STATED EXERCISE >>
Using the listing below, copy exactly the lines from the one containing "column.append(Vector((across * math.cos(azimuth), across" to the one containing "imported = [obj", both lines included, and no others.

DATASET SECTION >>
◇ ◇ ◇

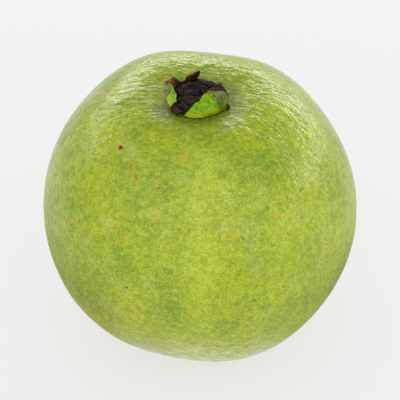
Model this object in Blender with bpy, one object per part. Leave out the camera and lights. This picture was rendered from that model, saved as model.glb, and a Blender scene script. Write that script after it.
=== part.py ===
"""A green guava, picked, standing on its stem end with the calyx up.

The fruit is one solid. The calyx on top is a short green wall with a broad front lobe and withered sepals,
and the flower's dried-up disc lies inside it. A stub of stalk sits in the dimple underneath.
Metres, +Z up. The origin is on the surface that the fruit stands on, under the fruit's middle.
"""

import math

import bmesh
import bpy
from mathutils import Vector

MM = 0.001

# The fruit's body. Its skin is a distance from the body's middle, given by the polar angle from the
# calyx and the azimuth round the axis from +X.
DIAMETER = 75 * MM
RADIUS = DIAMETER / 2
BODY_WAVES = (0.023, -0.003, 0.004, -0.004)  # shares of the radius, for cos 1, 2, 3 and 4 times the polar angle
BASIN_DEPTH = 7.5 * MM
BASIN_SPREAD = math.radians(26.5)
LOBES = (  # how many round the fruit, how high, and the azimuth of the first crest
    (2, 0.74 * MM, -48),
    (3, 0.31 * MM, -47),
    (4, 0.67 * MM, 30),
    (5, 0.22 * MM, -6),
    (6, 0.40 * MM, -8),
)
FOOT_CUT = 1.5 * MM  # how much of the round underside is pressed flat
DIMPLE_DEPTH = 4.0 * MM
DIMPLE_SPREAD = math.radians(6)
FRUIT_ROWS = 56
ROW_CROWDING = 0.3  # how much closer the rows are at the two ends
FRUIT_COLUMNS = 64

# The stub of stalk in the dimple underneath.
STALK_RADIUS = 1.7 * MM
STALK_LENGTH = 1.3 * MM
STALK_SIDES = 16

# The crown's wall: how long it is from root to margin, its lean out of the upright at the root, the curl it
# adds by the margin, and how far the margin is swept round the axis.
GAP = 0.35 * MM
WALL = 0.7 * MM
CROWN_OFFSET = Vector((-0.3 * MM, -0.8 * MM, 0))  # the crown grows a little off the fruit's axis
CALYX_RADIUS = 6.75 * MM
CALYX_OVAL = 0.35 * MM
CALYX_COLUMNS = 96
CALYX_STEPS = 8
CALYX_KEYS = (  # azimuth, length, lean, curl, sweep
    (4, 4.4 * MM, -4, -44, 0),  # right side, its withered edge folded in
    (20, 4.0 * MM, -6, -38, 0),
    (36, 1.9 * MM, -18, -25, 0),
    (50, 1.0 * MM, -26, -10, 0),  # low rim at the back
    (80, 1.0 * MM, -24, -10, 0),
    (94, 1.2 * MM, -18, -8, 0),
    (105, 3.7 * MM, -12, -6, -18),  # pointed withered sepal
    (117, 2.9 * MM, -10, -4, -11),
    (129, 2.0 * MM, -8, 0, -5),
    (139, 2.9 * MM, -8, 95, 0),  # sepal folded out at the back
    (151, 3.5 * MM, -8, 112, 0),
    (163, 2.0 * MM, -20, 25, 0),
    (185, 1.9 * MM, -36, 0, 0),  # left side, leaning in
    (211, 1.4 * MM, -26, 0, 0),
    (224, 2.4 * MM, 4, 118, 0),  # withered sepal folded out and down
    (237, 2.5 * MM, 4, 118, 0),
    (247, 1.2 * MM, 0, -30, 0),
    (264, 3.4 * MM, 4, -75, 0),  # broad green front lobe
    (288, 5.4 * MM, 6, -92, 0),
    (314, 6.1 * MM, 6, -96, 0),
    (342, 5.4 * MM, 2, -78, 0),
)

# The withered flower on the calyx's floor.
DISC_RADIUS = 6.4 * MM
DISC_HEIGHT = 1.5 * MM
DISC_ROWS = 9
DISC_COLUMNS = 90
STAMENS = 15
STAMEN_RING = 0.62  # as a share of the disc's radius
STAMEN_HEIGHT = 0.7 * MM
STYLE_RADIUS = 0.7 * MM
STYLE_HEIGHT = 1.5 * MM


def clear_scene():
    for obj in list(bpy.data.objects):
        bpy.data.objects.remove(obj)


def material(name, colour, roughness):
    made = bpy.data.materials.new(name)
    made.use_nodes = True
    shader = made.node_tree.nodes["Principled BSDF"]
    shader.inputs["Base Color"].default_value = (*colour, 1)
    shader.inputs["Roughness"].default_value = roughness
    shader.inputs["Metallic"].default_value = 0
    return made


def skin_distance(polar, azimuth):
    """Distance from the body's middle to the skin."""
    waves = sum(share * math.cos(k * polar) for k, share in enumerate(BODY_WAVES, start=1))
    distance = RADIUS * (1 + waves)
    distance -= BASIN_DEPTH * math.exp(-((polar / BASIN_SPREAD) ** 2))
    distance -= DIMPLE_DEPTH * math.exp(-(((math.pi - polar) / DIMPLE_SPREAD) ** 4))
    window = math.sin(polar) ** 2 * (1 + math.cos(polar) / 2)
    for count, height, crest in LOBES:
        distance += height * window * math.cos(count * (azimuth - math.radians(crest)))
    return distance


def underside():
    """Depth of the round underside below the body's middle, where it would be with no dimple."""
    waves = sum(share * (-1) ** k for k, share in enumerate(BODY_WAVES, start=1))
    return RADIUS * (1 + waves)


MIDDLE = underside() - FOOT_CUT


def skin_point(polar, azimuth):
    """A point of the skin, over the surface that the fruit stands on, which presses it flat."""
    distance = skin_distance(polar, azimuth)
    across = distance * math.sin(polar)
    height = max(0.0, MIDDLE + distance * math.cos(polar))
    return Vector((across * math.cos(azimuth), across * math.sin(azimuth), height))


def skin_height(across, azimuth):
    """Height of the skin at that distance from the axis, near the calyx."""
    polar = across / RADIUS
    for _ in range(20):
        polar = math.asin(across / skin_distance(polar, azimuth))
    return skin_point(polar, azimuth).z


def turned(columns, closed, offset=Vector((0, 0, 0))):
    """A mesh from columns of points set round an axis. An open column starts and ends on the axis."""
    mesh = bmesh.new()
    if closed:
        rings = [[mesh.verts.new(point) for point in column] for column in columns]
    else:
        top = mesh.verts.new(columns[0][0])
        bottom = mesh.verts.new(columns[0][-1])
        rings = [[top, *[mesh.verts.new(p) for p in column[1:-1]], bottom] for column in columns]
    for here, there in zip(rings, rings[1:] + rings[:1]):
        pairs = list(zip(here, here[1:])) + ([(here[-1], here[0])] if closed else [])
        others = list(zip(there, there[1:])) + ([(there[-1], there[0])] if closed else [])
        for (a, b), (c, d) in zip(pairs, others):
            corners = [a, b, d, c]
            mesh.faces.new([v for k, v in enumerate(corners) if v not in corners[:k]])
    bmesh.ops.triangulate(mesh, faces=mesh.faces[:])
    bmesh.ops.translate(mesh, verts=mesh.verts, vec=offset)
    bmesh.ops.recalc_face_normals(mesh, faces=mesh.faces[:])
    return mesh


def add_object(name, mesh, finish):
    data = bpy.data.meshes.new(name)
    mesh.to_mesh(data)
    mesh.free()
    data.materials.append(finish)
    data.shade_smooth()
    obj = bpy.data.objects.new(name, data)
    bpy.context.scene.collection.objects.link(obj)
    return obj


def make_fruit():
    parts = [r / FRUIT_ROWS for r in range(FRUIT_ROWS + 1)]
    polars = [math.pi * part - ROW_CROWDING * math.sin(math.tau * part) for part in parts]
    columns = []
    for c in range(FRUIT_COLUMNS):
        azimuth = math.tau * c / FRUIT_COLUMNS
        columns.append([skin_point(polar, azimuth) for polar in polars])
    green = material("guava_skin", (0.36, 0.46, 0.055), 0.4)
    return add_object("fruit", turned(columns, closed=False), green)


def crown_foot(across, azimuth):
    """How high a piece of the crown starts, to clear the skin, at a distance and azimuth from the crown's middle."""
    place = CROWN_OFFSET + Vector((across * math.cos(azimuth), across * math.sin(azimuth), 0))
    return skin_height(place.length, math.atan2(place.y, place.x)) + GAP


def calyx_key(azimuth):
    """Length, lean, curl and sweep of the crown's wall at an azimuth, eased from one key to the next."""
    turn = math.degrees(azimuth) % 360
    keys = [*CALYX_KEYS, (CALYX_KEYS[0][0] + 360, *CALYX_KEYS[0][1:])]
    if turn < keys[0][0]:
        turn += 360
    for here, there in zip(keys, keys[1:]):
        if turn <= there[0]:
            part = (turn - here[0]) / (there[0] - here[0])
            break
    ease = part * part * (3 - 2 * part)
    length, lean, curl, sweep = (a + (b - a) * ease for a, b in zip(here[1:], there[1:]))
    return length, math.radians(lean), math.radians(curl), math.radians(sweep)


def wall_line(azimuth):
    """Middle of the crown's wall from root to margin, as (across, height, angle out of the upright, azimuth)."""
    length, lean, curl, sweep = calyx_key(azimuth)
    across = CALYX_RADIUS - CALYX_OVAL * math.cos(2 * azimuth)
    height = crown_foot(across + WALL / 2, azimuth)
    step = length / CALYX_STEPS
    line = []
    for k in range(CALYX_STEPS + 1):
        part = k / CALYX_STEPS
        line.append((across, height, lean + curl * part, azimuth + sweep * part**2))
        angle = lean + curl * (part + 0.5 / CALYX_STEPS)
        across += step * math.sin(angle)
        height += step * math.cos(angle)
    return line


def wall_side(line, offset, beyond=0.0):
    """The wall's line moved square to it by offset and along it by beyond."""
    points = []
    for across, height, angle, azimuth in line:
        r = across + offset * math.cos(angle) + beyond * math.sin(angle)
        z = height - offset * math.sin(angle) + beyond * math.cos(angle)
        points.append(Vector((r * math.cos(azimuth), r * math.sin(azimuth), z)))
    return points


def make_calyx():
    columns = []
    for c in range(CALYX_COLUMNS):
        line = wall_line(math.tau * c / CALYX_COLUMNS)
        inner = wall_side(line, -WALL / 2)
        margin = wall_side(line[-1:], 0, WALL / 2)
        outer = wall_side(line, WALL / 2)
        columns.append([*inner, *margin, *reversed(outer)])
    green = material("calyx_green", (0.25, 0.44, 0.04), 0.45)
    return add_object("calyx", turned(columns, closed=True, offset=CROWN_OFFSET), green)


def disc_room(azimuth, top):
    """How far the disc can reach at an azimuth before it comes near the crown's wall."""
    low = [p for p in wall_side(wall_line(azimuth), -WALL / 2) if p.z < top + WALL]
    return min(DISC_RADIUS, min(math.hypot(p.x, p.y) for p in low) - GAP)


def disc_top(share, azimuth, reach):
    """Height of the disc over its foot: a withered cushion, a ring of stamen stubs and the style's stump."""
    height = DISC_HEIGHT * (1 - 0.35 * share**6)
    ring = math.exp(-(((share - STAMEN_RING) / 0.16) ** 2))
    height += STAMEN_HEIGHT * ring * max(0.0, math.cos(STAMENS * azimuth)) ** 0.5
    height += STYLE_HEIGHT * math.exp(-((share * reach / STYLE_RADIUS) ** 4))
    return height


def make_dried_flower():
    foot = max(crown_foot(DISC_RADIUS, math.tau * k / 12) for k in range(12))
    columns = []
    for c in range(DISC_COLUMNS):
        azimuth = math.tau * c / DISC_COLUMNS
        reach = disc_room(azimuth, foot + DISC_HEIGHT)
        column = []
        for k in range(DISC_ROWS + 1):
            share = k / DISC_ROWS
            across = reach * share
            height = foot + disc_top(share, azimuth, reach)
            column.append(Vector((across * math.cos(azimuth), across * math.sin(azimuth), height)))
        column.append(Vector((column[-1].x, column[-1].y, foot)))
        column.append(Vector((0, 0, foot)))
        columns.append(column)
    brown = material("dried_flower", (0.035, 0.018, 0.014), 0.7)
    return add_object("dried_flower", turned(columns, closed=False, offset=CROWN_OFFSET), brown)


def make_stalk():
    top = skin_point(math.pi - 1.2 * STALK_RADIUS / RADIUS, 0).z - GAP
    mesh = bmesh.new()
    bmesh.ops.create_cone(
        mesh,
        cap_ends=True,
        segments=STALK_SIDES,
        radius1=STALK_RADIUS,
        radius2=STALK_RADIUS,
        depth=STALK_LENGTH,
    )
    bmesh.ops.translate(mesh, verts=mesh.verts, vec=(0, 0, top - STALK_LENGTH / 2))
    bark = material("stalk_bark", (0.13, 0.09, 0.045), 0.8)
    return add_object("stalk_stub", mesh, bark)


clear_scene()
make_fruit()
make_calyx()
make_dried_flower()
make_stalk()
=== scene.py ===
"""The looks of a green guava: its waxy mottled skin, the half-withered calyx and the dried flower in it."""

import math
import random

import bpy
import numpy as np
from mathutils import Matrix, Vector, noise


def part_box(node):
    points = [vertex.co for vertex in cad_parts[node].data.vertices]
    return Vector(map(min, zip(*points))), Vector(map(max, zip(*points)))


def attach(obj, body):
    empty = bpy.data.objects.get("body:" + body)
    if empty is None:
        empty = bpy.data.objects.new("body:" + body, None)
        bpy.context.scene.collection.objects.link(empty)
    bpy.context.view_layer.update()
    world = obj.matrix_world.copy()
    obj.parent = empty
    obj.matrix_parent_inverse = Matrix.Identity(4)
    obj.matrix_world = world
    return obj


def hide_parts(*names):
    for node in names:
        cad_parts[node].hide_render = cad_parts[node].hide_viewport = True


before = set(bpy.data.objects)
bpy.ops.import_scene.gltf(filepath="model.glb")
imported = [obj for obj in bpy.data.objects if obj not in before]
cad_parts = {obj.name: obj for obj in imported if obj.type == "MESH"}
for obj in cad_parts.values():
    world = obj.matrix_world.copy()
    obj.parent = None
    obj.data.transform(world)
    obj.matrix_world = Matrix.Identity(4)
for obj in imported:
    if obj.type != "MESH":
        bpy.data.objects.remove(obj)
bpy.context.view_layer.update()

MM = 0.001

# The skin, as in the part's source: a distance from the body's middle by polar angle and azimuth
RADIUS = 37.5 * MM
BODY_WAVES = (0.023, -0.003, 0.004, -0.004)
BASIN_DEPTH = 7.5 * MM
BASIN_SPREAD = math.radians(26.5)
LOBES = (  # crests round the body, their height, and the azimuth of one of them
    (2, 0.74 * MM, -48),
    (3, 0.31 * MM, -47),
    (4, 0.67 * MM, 30),
    (5, 0.22 * MM, -6),
    (6, 0.40 * MM, -8),
)
FOOT_CUT = 1.5 * MM
DIMPLE_DEPTH = 4.0 * MM
DIMPLE_SPREAD = math.radians(6)
BODY_FOOT = RADIUS * (1 + sum(share * (-1) ** k for k, share in enumerate(BODY_WAVES, start=1)))
MIDDLE = BODY_FOOT - FOOT_CUT
SKIN_ROWS = 270
SKIN_COLUMNS = 350
ROW_CROWDING = 0.3
HEIGHT_ROUNDS = 20

# The skin's low relief: height in mm and noise per mm, and where it fades out above the flat spot
SWELLINGS = ((0.05, 0.16), (0.04, 0.42))
CREASES = (0.018, 0.95)
CREASE_SQUEEZE = 2.2
RELIEF_END = 0.93
RELIEF_FADE = 8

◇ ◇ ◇

OUTPUT OF THE TASK >>
            column.append(Vector((across * math.cos(azimuth), across * math.sin(azimuth), height)))
        column.append(Vector((column[-1].x, column[-1].y, foot)))
        column.append(Vector((0, 0, foot)))
        columns.append(column)
    brown = material("dried_flower", (0.035, 0.018, 0.014), 0.7)
    return add_object("dried_flower", turned(columns, closed=False, offset=CROWN_OFFSET), brown)


def make_stalk():
    top = skin_point(math.pi - 1.2 * STALK_RADIUS / RADIUS, 0).z - GAP
    mesh = bmesh.new()
    bmesh.ops.create_cone(
        mesh,
        cap_ends=True,
        segments=STALK_SIDES,
        radius1=STALK_RADIUS,
        radius2=STALK_RADIUS,
        depth=STALK_LENGTH,
    )
    bmesh.ops.translate(mesh, verts=mesh.verts, vec=(0, 0, top - STALK_LENGTH / 2))
    bark = material("stalk_bark", (0.13, 0.09, 0.045), 0.8)
    return add_object("stalk_stub", mesh, bark)


clear_scene()
make_fruit()
make_calyx()
make_dried_flower()
make_stalk()
=== scene.py ===
"""The looks of a green guava: its waxy mottled skin, the half-withered calyx and the dried flower in it."""

import math
import random

import bpy
import numpy as np
from mathutils import Matrix, Vector, noise


def part_box(node):
    points = [vertex.co for vertex in cad_parts[node].data.vertices]
    return Vector(map(min, zip(*points))), Vector(map(max, zip(*points)))


def attach(obj, body):
    empty = bpy.data.objects.get("body:" + body)
    if empty is None:
        empty = bpy.data.objects.new("body:" + body, None)
        bpy.context.scene.collection.objects.link(empty)
    bpy.context.view_layer.update()
    world = obj.matrix_world.copy()
    obj.parent = empty
    obj.matrix_parent_inverse = Matrix.Identity(4)
    obj.matrix_world = world
    return obj


def hide_parts(*names):
    for node in names:
        cad_parts[node].hide_render = cad_parts[node].hide_viewport = True


before = set(bpy.data.objects)
bpy.ops.import_scene.gltf(filepath="model.glb")
imported = [obj for obj in bpy.data.objects if obj not in before]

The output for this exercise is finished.